What Bendixen and others envision would be on a much larger scale, extracting sand from fjords like Sermilik and loading large bulk carriers for shipment elsewhere. Ports and loading facilities would have to be built.
Bendixen said there could be environmental effects, which she and her colleagues will investigate as part of their study. With all the meltwater and sediment entering it, Sermilik Fjord's ecosystem has always been disturbed, she said. "But we'd need to assess the impacts in the vicinity of Sermilik that a dredging industry would cause."
Kaare Winther Hansen, the World Wildlife Fund's representative in Greenland, said the fjords themselves were not that environmentally sensitive. "To my knowledge the biggest impact would be the shipping, and a risk of accidents with those ships."
For his dredging business, Hoegh chooses areas where he knows the sand is good and there is little of the silt that was prevalent in the middle of the Sermilik Fjord. Nature tends to self-sort sediment: As a stream of meltwater enters the fjord and slows down, the largest and heaviest material — gravel — drops out first, followed by sand and finally silt.

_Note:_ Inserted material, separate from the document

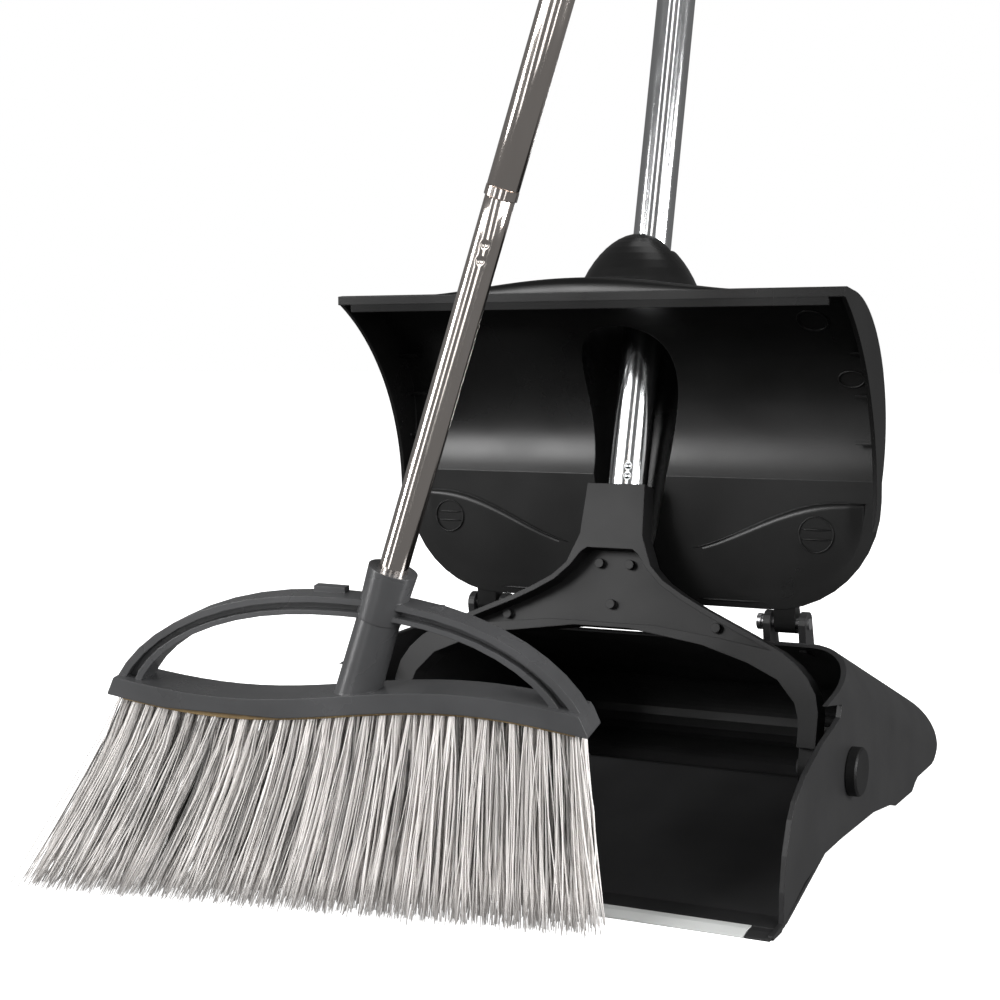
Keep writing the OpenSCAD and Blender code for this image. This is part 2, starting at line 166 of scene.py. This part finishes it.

So one of the challenges of making large-scale sand extraction work would be to figure out a way to get to the sand and avoid the fine silt, which would not be useful for concrete.
On this, their first foray in pursuit of sand samples to analyze, Bendixen and her colleagues encountered some difficulties. Even after motoring the dinghy farther into the murky water, all they were able to sample was silt.
At one point Bendixen stepped out of the dinghy to tug it along. There was so much silt in the water, she said, it was like pulling the boat through paint. She hopes to use a helicopter for future fieldwork.
Bendixen said the goal of her studies is to give Greenlanders a thorough analysis of the prospects for developing a sand industry. But that is where her involvement would end.
"It's up to Greenland itself to figure out if this is something it wants to do," she said.